◆ YOUR INSTRUCTIONS
What is wanted is an exact restatement of the lines from the one with "base_star();" through the one with "cad_parts[node].hide_render = cad_parts[node].hide_viewport", both included, and of no other lines.

◆ GIVEN DATA
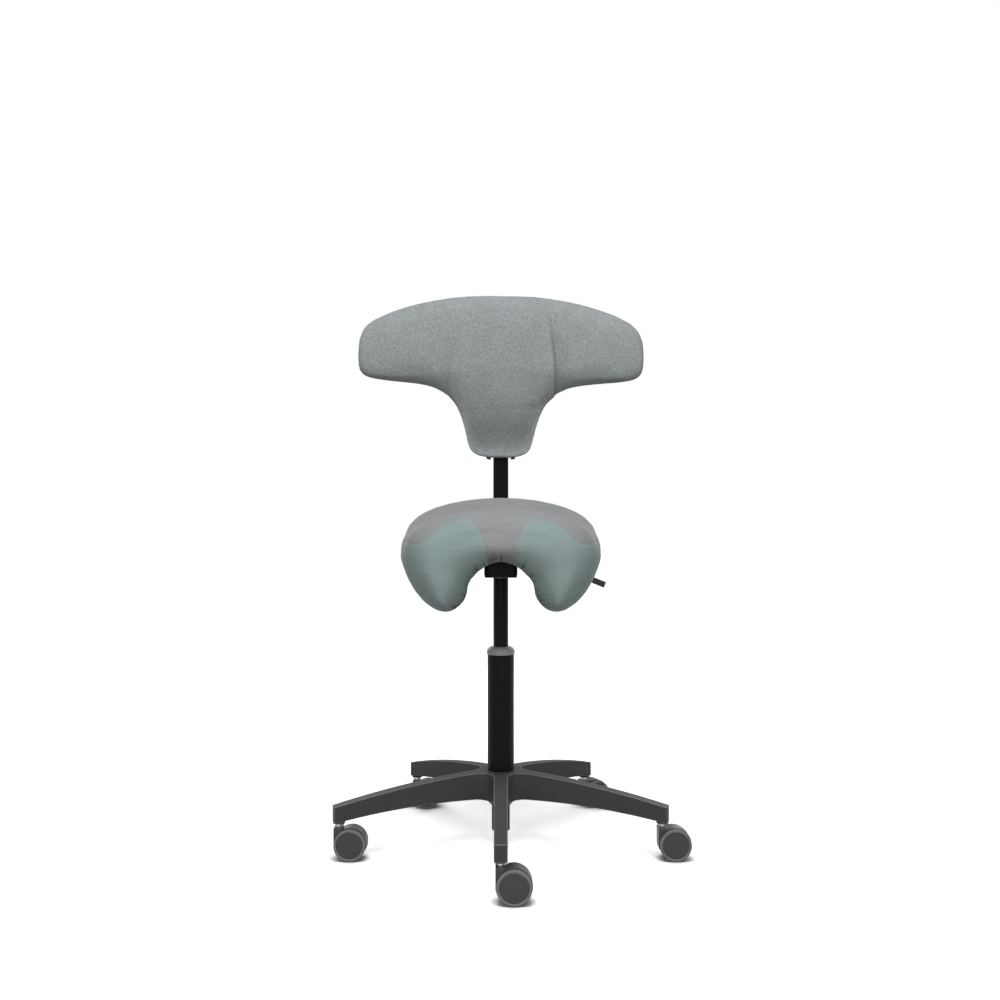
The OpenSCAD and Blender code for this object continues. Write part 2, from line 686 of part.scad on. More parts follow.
function outer_half(v) =
    [for (j = [0:half_steps])
        j <= outer_upper
        ? let (a = 90 * j / outer_upper)
            [seat_half_w(v) * rise(sin(a), along(crown_power_shares, v)),
             seat_widest(v)
             + (seat_crest(v) - seat_widest(v)) * rise(cos(a), along(crown_power_shares, v))]
        : let (a = 90 * (j - outer_upper) / (half_steps - outer_upper))
            [tip_x(v) + (seat_half_w(v) - tip_x(v)) * rise(cos(a), flap_power),
             seat_widest(v) - (seat_widest(v) - tip_z(v)) * rise(sin(a), flap_power)]];
function inner_half(v) =
    [for (j = [0:half_steps])
        j <= inner_upper
        ? let (a = 90 * j / inner_upper)
            [arch_x(v) * rise(sin(a), along(arch_square_shares, v)),
             arch_side(v) + (arch_top(v) - arch_side(v)) * rise(cos(a), along(arch_square_shares, v))]
        : let (a = 90 * (j - inner_upper) / (half_steps - inner_upper))
            [tip_x(v) - (tip_x(v) - arch_x(v)) * rise(cos(a), flap_power),
             arch_side(v) - (arch_side(v) - tip_z(v)) * rise(sin(a), flap_power)]];

function nose(v) =
    let (d = min(v, 1 - v) / nose_share)
        d >= 1 ? 1 : max(0.12, sqrt(1 - pow(1 - d, 2)));
// The nose's foremost line: its place between the inner and the outer side, and its
// lift at the flaps' tips
nose_low_share = 0.3;
nose_high_share = 0.56;
nose_lift_share = 0.25;
function nose_line(outer, inner, j, v) =
    let (t = j / half_steps, front = v < 0.5 ? 1 : 0,
         place = 0.5 + front * (nose_low_share + (nose_high_share - nose_low_share) * min(1, 2 * t) - 0.5))
        inner[j] + (outer[j] - inner[j]) * place + [0, front * nose_lift_share * flap_drop * pow(t, 4)];
function thinned(side, outer, inner, v) =
    [for (j = [0:half_steps])
        let (p = nose_line(outer, inner, j, v)) p + (side[j] - p) * nose(v)];
function mirrored(p) = [-p[0], p[1]];
function seat_ring(v) =
    let (outer = outer_half(v), inner = inner_half(v))
        arch_ring(thinned(outer, outer, inner, v), thinned(inner, outer, inner, v));
function spread(k, n) = (1 - cos(180 * k / n)) / 2;
function seat_y(v) = (v - 0.5) * seat_l;

// Faces that close an arch-shaped ring of 4 n points by strips from outer to inner side
function arch_cap(first, n) =
    concat(
        [for (j = [0:n - 1], half = [0:j < n - 1 ? 1 : 0])
            let (a = first + j, b = a + 1, d = first + 2 * n - j, c = d - 1)
                half == 0 ? [a, b, d] : [b, c, d]],
        [for (j = [0:n - 1], half = [0:j < n - 1 ? 1 : 0])
            let (a = first + (4 * n - j) % (4 * n), b = first + 4 * n - j - 1,
                 d = first + 2 * n + j, c = d + 1)
                half == 0 ? [a, d, b] : [b, d, c]]);

module seat_cushion() color("#94a09f") {
    n = 4 * half_steps;
    points = [for (k = [0:seat_rings - 1])
        let (v = spread(k, seat_rings - 1))
            for (p = seat_ring(v)) [p[0], seat_y(v), p[1]]];
    faces = concat(
        ring_faces(seat_rings, n), arch_cap(0, half_steps),
        [for (f = arch_cap((seat_rings - 1) * n, half_steps)) flip(f)]);
    polyhedron(points = points, faces = faces, convexity = 8);
}

// Moulded shell: a sheet under the cushion that follows its inner side
shell_first = 6;
shell_last = 14;
shell_steps = inner_upper;
lip_h = seat_shell_t * 2;

function shell_side(v) = min(arch_side(v), arch_top(v) - shell_gap - seat_shell_t - lip_h);
function shell_half(v, inset, edge) =
    [for (j = [0:shell_steps])
        let (a = 90 * j / shell_steps, p = along(arch_square_shares, v),
             x = arch_x(v) - (j == shell_steps ? edge : inset))
            [x * rise(sin(a), p),
             shell_side(v) + (arch_top(v) - inset - shell_side(v)) * rise(cos(a), p)]];
function arch_ring(o, i) =
    let (n = len(o) - 1)
        concat([for (j = [0:n]) o[j]], [for (j = [n - 1:-1:0]) i[j]],
               [for (j = [1:n]) mirrored(i[j])], [for (j = [n - 1:-1:1]) mirrored(o[j])]);

module seat_shell() color("#2b2c2d") difference() {
    n = 4 * shell_steps;
    edge = shell_gap + seat_shell_t / 2;
    points = [for (k = [shell_first:shell_last])
        let (v = spread(k, seat_rings - 1),
             ring = arch_ring(shell_half(v, shell_gap, edge),
                              shell_half(v, shell_gap + seat_shell_t, edge)))
            for (p = ring) [p[0], seat_y(v), p[1]]];
    faces = concat(
        ring_faces(shell_last - shell_first + 1, n), arch_cap(0, shell_steps),
        [for (f = arch_cap((shell_last - shell_first) * n, shell_steps)) flip(f)]);
    polyhedron(points = points, faces = faces, convexity = 8);
    at_seat_screws()
        translate([0, 0, plate_top]) cylinder(d = screw_d + 2 * slide_gap, h = bay_top - plate_top);
}

// Backrest: half of its T-shaped outline from the top to the lower edge, as
// shares of half the width and of the height
outline_shares = [
    [0, 1], [0.24, 0.993], [0.483, 0.958], [0.703, 0.898], [0.894, 0.811], [0.972, 0.734],
    [0.998, 0.635], [1, 0.539], [0.981, 0.491], [0.934, 0.467], [0.821, 0.458], [0.69, 0.453],
    [0.544, 0.437], [0.464, 0.415], [0.376, 0.368], [0.313, 0.294], [0.269, 0.195],
    [0.239, 0.095], [0.205, 0.034], [0.12, 0.003], [0, 0]];
// From the front's middle around the edge to the back: share of the outline and of the thickness
back_profile_shares = [
    [0.22, 1], [0.45, 0.985], [0.66, 0.95], [0.8, 0.88], [0.9, 0.77], [0.96, 0.63], [0.99, 0.48],
    [1, 0.33], [0.985, 0.16], [0.94, 0.04], [0.86, 0]];
outline_centre_share = 0.52;
outline_steps = 2;
back_z = housing_z + back_rise;
shell_back_y = bar_y - bar_t / 2 - slide_gap - sleeve_wall - run_gap;
cushion_back_y = shell_back_y - back_shell_t - part_gap;

function outline_corner(k) =
    let (m = len(outline_shares) - 1, i = (k + 4 * m) % (2 * m))
        i <= m ? outline_shares[i] : mirrored(outline_shares[2 * m - i]);
function blend(a, b, c, d, t) =
    (2 * b + (c - a) * t + (2 * a - 5 * b + 4 * c - d) * t * t
     + (3 * b - a - 3 * c + d) * pow(t, 3)) / 2;
function outline(share) =
    [for (k = [0:2 * len(outline_shares) - 3], i = [0:outline_steps - 1])
        let (p = blend(outline_corner(k - 1), outline_corner(k), outline_corner(k + 1),
                       outline_corner(k + 2), i / outline_steps))
            [p[0] * share * back_w / 2,
             back_z + (outline_centre_share + (p[1] - outline_centre_share) * share) * back_h]];
function curve_y(x) = cushion_back_y + sqrt(back_r * back_r - x * x) - back_r;

module back_cushion() color("#7f8787") {
    rings = len(back_profile_shares);
    n = len(outline(1));
    centre_z = back_z + outline_centre_share * back_h;
    points = concat(
        [for (s = back_profile_shares, p = outline(s[0])) [p[0], curve_y(p[0]) - s[1] * back_t, p[1]]],
        [[0, cushion_back_y - back_t, centre_z], [0, cushion_back_y, centre_z]]);
    last = (rings - 1) * n;
    faces = concat(
        ring_faces(rings, n),
        [for (j = [0:n - 1]) [rings * n, j, (j + 1) % n]],
        [for (j = [0:n - 1]) [rings * n + 1, last + (j + 1) % n, last + j]]);
    polyhedron(points = points, faces = faces, convexity = 8);
}

sleeve_z = back_z + sleeve_wall * 2.5;
sleeve_w = bar_w + 2 * sleeve_wall + 2 * slide_gap;
lug_r = screw_d * 0.9;
lug_step = 1.5;
lug_x = sleeve_w / 2 + lug_r + lug_step;
plate_low = back_z - lug_step;
knob_z = sleeve_z + sleeve_l * 0.45;
knob_l = knob_d * 0.5;

module at_back_screws() {
    for (x = [-1, 1], z = [lug_r * 3, sleeve_l - lug_r * 3])
        translate([x * lug_x, shell_back_y, sleeve_z + z]) rotate([-90, 0, 0]) children();
}

shell_share = 0.9;

module back_shell() color("#242526") difference() {
    shell_r = back_r + part_gap;
    intersection() {
        translate([0, bar_y, 0]) rotate([90, 0, 0])
            linear_extrude(height = bar_y) polygon(outline(shell_share));
        translate([0, cushion_back_y - back_r, back_z]) difference() {
            cylinder(r = shell_r + back_shell_t, h = back_h, $fn = 360);
            translate([0, 0, -overrun])
                cylinder(r = shell_r, h = back_h + 2 * overrun, $fn = 360);
        }
    }
    at_back_screws() translate([0, 0, -back_shell_t * 2])
        cylinder(d = screw_d + 2 * slide_gap, h = back_shell_t * 2 + overrun);
}

module back_sleeve() color("#1e1f20") difference() {
    union() {
        translate([0, bar_y, sleeve_z])
            linear_extrude(height = sleeve_l)
                rounded_plate(sleeve_w, bar_t + 2 * sleeve_wall + 2 * slide_gap, sleeve_wall);
        translate([0, shell_back_y + sleeve_wall, mid(plate_low, sleeve_z + sleeve_l)])
            rotate([90, 0, 0]) linear_extrude(height = sleeve_wall)
                rounded_plate(2 * (lug_x + lug_r), sleeve_z + sleeve_l - plate_low, lug_r);
    }
    translate([0, bar_y, sleeve_z - overrun])
        linear_extrude(height = sleeve_l + 2 * overrun) bar_section(slide_gap);
    translate([0, shell_back_y + sleeve_wall + overrun, plate_low]) rotate([90, 0, 0])
        linear_extrude(height = sleeve_wall + 2 * overrun)
            rounded_plate(sleeve_w + lug_step, 2 * (sleeve_z - plate_low - lug_step), lug_step);
    at_back_screws() translate([0, 0, -overrun])
        cylinder(d = screw_d + 2 * slide_gap, h = sleeve_wall + 2 * overrun);
    translate([0, bar_y, knob_z]) rotate([-90, 0, 0])
        cylinder(d = clamp_d + 2 * run_gap, h = bar_t + 2 * sleeve_wall);
}

module back_screws() color("#8a8c8e") at_back_screws() {
    translate([0, 0, -back_shell_t]) cylinder(d = screw_d, h = back_shell_t + sleeve_wall);
    translate([0, 0, sleeve_wall]) cylinder(d = screw_d * 1.7, h = screw_d * 0.6);
}

// Bar, its plug and the two clamping knobs
module bar_tube(grow) {
    upright_z = bar_z + bend_r;
    translate([0, bar_y, upright_z])
        linear_extrude(height = back_z + bar_over - upright_z) bar_section(grow);
    translate([0, bar_y - bend_r, bar_z]) rotate([90, 0, 0])
        linear_extrude(height = bar_y - bend_r - bar_front) bar_section(grow);
    translate([0, bar_y - bend_r, upright_z]) rotate([0, 90, 0])
        rotate_extrude(angle = 90, $fn = 96)
            translate([bend_r, 0]) rotate(90) bar_section(grow);
}

module back_bar() color("#262829") difference() {
    bar_tube(0);
    bar_tube(-bar_wall);
}

module bar_cap() color("#151617") {
    bar_top = back_z + bar_over;
    translate([0, bar_y, bar_top - bar_t])
        linear_extrude(height = bar_t) bar_section(-bar_wall - slide_gap);
    translate([0, bar_y, bar_top]) linear_extrude(height = bar_wall) bar_section(0);
}

// Hand knob from the origin towards +Z, with its threaded rod towards -Z
module hand_knob(d, l, rod_l) {
    lobes = 6;
    difference() {
        cylinder(d = d, h = l);
        for (i = [0:lobes - 1])
            rotate(360 / lobes * i) translate([d * 0.58, 0, -overrun])
                cylinder(d = d * 0.36, h = l + 2 * overrun);
    }
    translate([0, 0, -rod_l]) cylinder(d = clamp_d, h = rod_l);
}

module depth_knob() color("#232425") {
    low = housing_wall;
    translate([0, clamp_y, housing_z - low]) rotate([180, 0, 0])
        hand_knob(cyl_d - 2 * part_gap, cyl_d * 0.6, bar_z - bar_t / 2 - part_gap - housing_z + low);
}

module back_knob() color("#232425") {
    back = bar_y + bar_t / 2 + slide_gap + sleeve_wall + housing_wall;
    translate([0, back, knob_z]) rotate([-90, 0, 0])
        hand_knob(knob_d, knob_l, back - bar_y - bar_t / 2 - part_gap);
}

base_star();
column_tube();
column_bush();
thrust_bearing();
piston_rod();
rod_clip();
gas_cylinder();
release_pin();
mechanism_housing();
height_lever();
lever_grip();
lever_pin();
seat_plate();
seat_shell();
seat_cushion();
seat_screws();
back_bar();
bar_cap();
depth_knob();
back_sleeve();
back_shell();
back_cushion();
back_screws();
back_knob();
for (n = [1:ARMS]) {
    castor_hood(n);
    castor_stem(n);
    castor_axle(n);
    castor_wheel(n, 1);
    castor_tyre(n, 1);
    castor_wheel(n, -1);
    castor_tyre(n, -1);
}
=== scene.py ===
"""Looks of a saddle stool with a T-shaped backrest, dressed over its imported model."""
import logging
import math
from dataclasses import dataclass
from enum import Enum
from typing import Any

import bmesh
import bpy
import numpy as np
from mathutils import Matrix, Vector, noise


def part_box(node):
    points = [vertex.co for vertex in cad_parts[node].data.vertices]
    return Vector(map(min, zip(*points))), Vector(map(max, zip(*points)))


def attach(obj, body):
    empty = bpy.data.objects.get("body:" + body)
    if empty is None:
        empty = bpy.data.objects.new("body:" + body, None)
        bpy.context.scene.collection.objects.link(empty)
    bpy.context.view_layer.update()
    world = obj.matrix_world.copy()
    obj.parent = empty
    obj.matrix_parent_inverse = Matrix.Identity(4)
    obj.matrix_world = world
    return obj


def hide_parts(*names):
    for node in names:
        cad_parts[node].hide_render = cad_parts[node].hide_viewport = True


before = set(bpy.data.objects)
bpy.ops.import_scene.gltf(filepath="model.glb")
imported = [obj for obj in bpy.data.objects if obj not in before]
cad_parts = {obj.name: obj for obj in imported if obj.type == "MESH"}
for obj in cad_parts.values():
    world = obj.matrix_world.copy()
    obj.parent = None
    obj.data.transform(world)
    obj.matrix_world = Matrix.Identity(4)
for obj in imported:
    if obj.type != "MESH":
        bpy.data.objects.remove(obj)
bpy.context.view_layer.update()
log = logging.getLogger("saddle_stool")

MM = 0.001
Colour = tuple[float, float, float, float]
Place = tuple[float, float, float]
Span = tuple[float, float]

# The picture's viewpoint: level, in metres before the column and over the floor.
EYE_DISTANCE = 1.829
EYE_HEIGHT = 0.570

# Sockets of the colour mixing node: its share, its two colours and its result.
MIX_SHARE = 0
MIX_FIRST = 6
MIX_SECOND = 7
MIX_RESULT = 2

# Layers in a noise pattern: the more it has, the finer its smallest marks.
SMOOTH = 1.0
PLAIN = 2.0
CLOUDY = 3.0
RAGGED = 4.0
DUSTY = 5.0

# Rays that look for an edge, and the cosine below which a surface counts as turned.
EDGE_RAYS = 6
FLAT_COSINE = 0.995

# The values that a cover's points carry: shade painted in its creases and hollows, from
# 0 to 1, and the signed distance to the seam between the saddle's two tones, in metres.
PAINTED_SHADE_MARK = "painted_shade"
PANEL = "panel_side"
DARKEST_PAINTED_SHADE = 0.7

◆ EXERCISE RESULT
base_star();
column_tube();
column_bush();
thrust_bearing();
piston_rod();
rod_clip();
gas_cylinder();
release_pin();
mechanism_housing();
height_lever();
lever_grip();
lever_pin();
seat_plate();
seat_shell();
seat_cushion();
seat_screws();
back_bar();
bar_cap();
depth_knob();
back_sleeve();
back_shell();
back_cushion();
back_screws();
back_knob();
for (n = [1:ARMS]) {
    castor_hood(n);
    castor_stem(n);
    castor_axle(n);
    castor_wheel(n, 1);
    castor_tyre(n, 1);
    castor_wheel(n, -1);
    castor_tyre(n, -1);
}
=== scene.py ===
"""Looks of a saddle stool with a T-shaped backrest, dressed over its imported model."""
import logging
import math
from dataclasses import dataclass
from enum import Enum
from typing import Any

import bmesh
import bpy
import numpy as np
from mathutils import Matrix, Vector, noise


def part_box(node):
    points = [vertex.co for vertex in cad_parts[node].data.vertices]
    return Vector(map(min, zip(*points))), Vector(map(max, zip(*points)))


def attach(obj, body):
    empty = bpy.data.objects.get("body:" + body)
    if empty is None:
        empty = bpy.data.objects.new("body:" + body, None)
        bpy.context.scene.collection.objects.link(empty)
    bpy.context.view_layer.update()
    world = obj.matrix_world.copy()
    obj.parent = empty
    obj.matrix_parent_inverse = Matrix.Identity(4)
    obj.matrix_world = world
    return obj


def hide_parts(*names):
    for node in names:
        cad_parts[node].hide_render = cad_parts[node].hide_viewport = True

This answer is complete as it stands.